“As Tears Go By” is a beautifully-shot tragedy about a tough kid from the streets, whose loyalty to a self-destructive childhood friend becomes his undoing.
Current Hong Kong superstar Andy Lau plays the main character. His daily schedule consists of bailing his pal (Played by versatile character actor Jacky Cheung) out of debts to various petty gangsters. Lau will not hesitate to resort to violence; his life in the grimy slums of Hong Kong is one where violence is a necessary means of survival. Lau slaps around an ex-girlfriend, goes on an alcohol-fueled rampage, and smashes one of his “little brother” Cheung’s enemies’ head open with a beer bottle. However, it soon becomes clear that Lau’s boorish behavior masks deep-rooted self-loathing, and that he is tired of constantly having to come to Cheung’s aid. Unfortunately, even after Cheung puts his life at risk by getting in deep with a big-time gangster, Lau cannot bring himself to abandon his friend.
Making things even more complicated, Lau falls in love with his cousin, who comes to stay from the mainland. She plays beauty to his beast, and her vulnerability draws Lau’s more sensitive side out. Through her, he begins to recognize a way out of his violent life. Unfortunately, the night they get all dressed up for an evening on the town, Cheung arrives unexpectedly to their apartment, bloodied up from a pool hall fight. Lau kills the other gangsters in a vicious kitchen brawl. However, when he returns home, he finds that his cousin has gone back to the mainland, unable to deal with the violent nature of his life.

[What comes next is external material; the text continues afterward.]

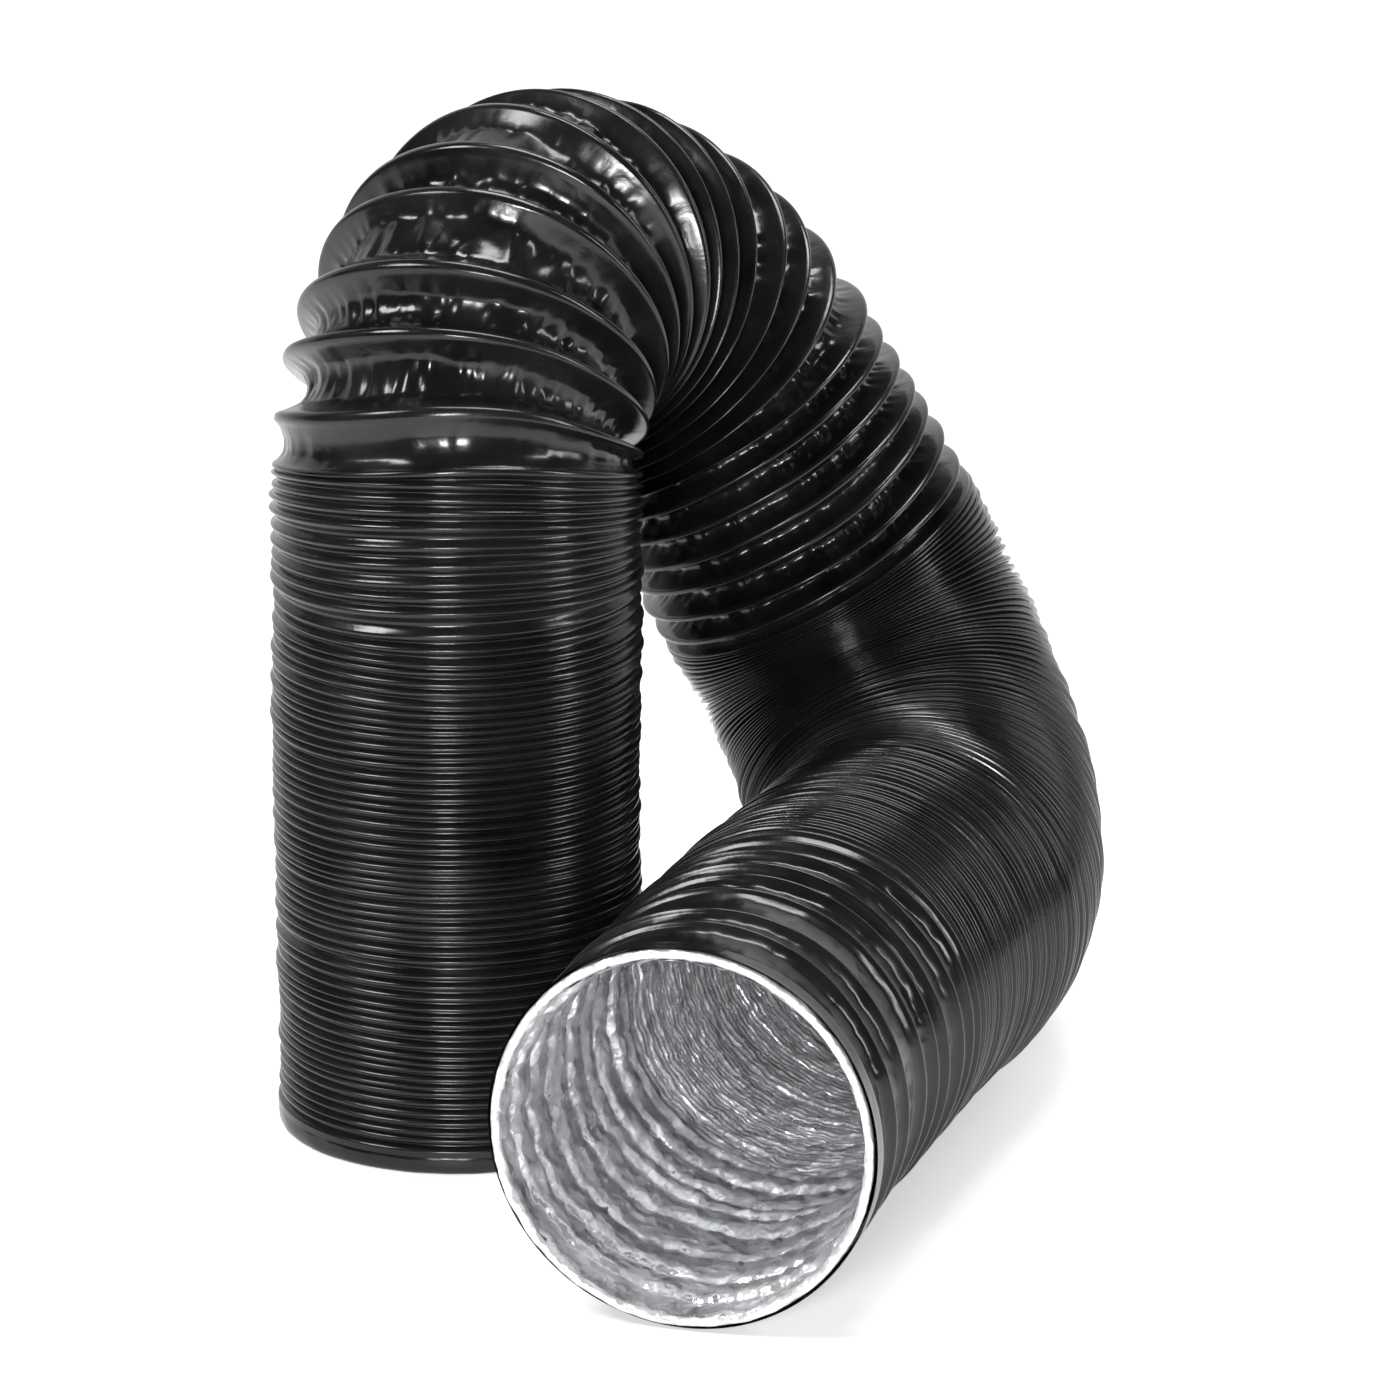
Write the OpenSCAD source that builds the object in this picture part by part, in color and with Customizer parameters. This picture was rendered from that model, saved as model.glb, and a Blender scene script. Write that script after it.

Lau soon regrets choosing loyalty over love, and he leaves Hong Kong for the mainland. While he is gone, Cheung continues picking fights with gangsters. One night, he does something that makes him a veritable “walking dead man.” Word eventually reaches Lau, who has married the cousin and has put his hoodlum past behind. For Lau, the choice is loyalty vs. love again; there is the old friend whom he cannot save, no matter how many times he bails him out, versus the idyllic life he now enjoys. Lau makes his choice, and while he chooses what he feels is right, one could argue that he chooses wrong.
“As Tears Go By” was released in 1986, and was the first film directed by brilliant Hong Kong director Wong Kar-Wai. It has often been compared to Martin Scorcese’s debut film, “Mean Streets.” Both are about low-level thugs who want to rise above the murky worlds they were born into, but are constantly dragged back down by crazy childhood pals. While Kar-Wai’s movie seemingly shares a general template with its predecessor, it has a look and a feel that are uniquely its own. “Mean Streets” always struck me as having a monochromal palate. However, the Hong Kong backdrops of “As Tears Go By” are emblazoned with pink, blue, and yellow neon lights. Also, Kar-Wai has a kind of dreamy optimism often missing in Scorcese’s work. The mainland China where Lau imagines his love has gone is suggested in the brief image of two buses passing each other on a highway, surrounded by green foliage and blue sky. And the amazing opening shot of the film, a wall of television monitors projecting a perfect day along the side of a building, suggests escape from the urban hellhole to be the most perfect kind of dream.
Wong Kar-Wai’s later works are often highly-stylized, and the handheld camerawork of “As Tears Go By” is closely reproduced in his 1995 film “Fallen Angels.” Other traits that show up again in “Fallen Angels” include use of wide-angle lenses, and jerky-looking fight scenes. I found the strobe-like effect of the fights to be especially interesting. At first, it seems as if the characters are moving in slow-motion, but actually, they’re moving fast, and it is the camera which cannot keep up. As a result, the knifefight in a busy restaurant has a chaotic kind of energy. Meanwhile, the viewer, while drawn in, remains confused and disoriented, as if he/she were in the middle of the centrifuge.
The acting in the movie is uniformly very good. Andy Lau, Jacky Cheung, and Maggie Cheung—who plays the adorable cousin—all appear in Kar-Wai’s sophomore flick, the superior “Days of Being Wild.” (1990) Both Cheungs also have parts in “Ashes of Time,” (1994) and Maggie had minor clashes with Kar-Wai during the filming of “In the Mood for Love,” (2000) which she co-headlined. As for Andy Lau, he has carved out a durable career as a leading man, playing everything from action hero (Ringo Lam’s “The Adventurer”) to prosthetic-wearing clown (Johnny To’s “Love on a Diet) to sleek villain (To’s “Fulltime Killer,” Andrew Lau’s “Infernal Affairs I and III.”) He sort of resembles a Chinese John Travolta, though the “Pulp Fiction” star never had to wear a fat suit like the kind Lau wore in “…Diet.” Lau is currently considered one of the Hong Kong film industry’s true movie stars. Clearly, he makes wiser choices for his life than his “As Tears Go By” on-screen counterpart.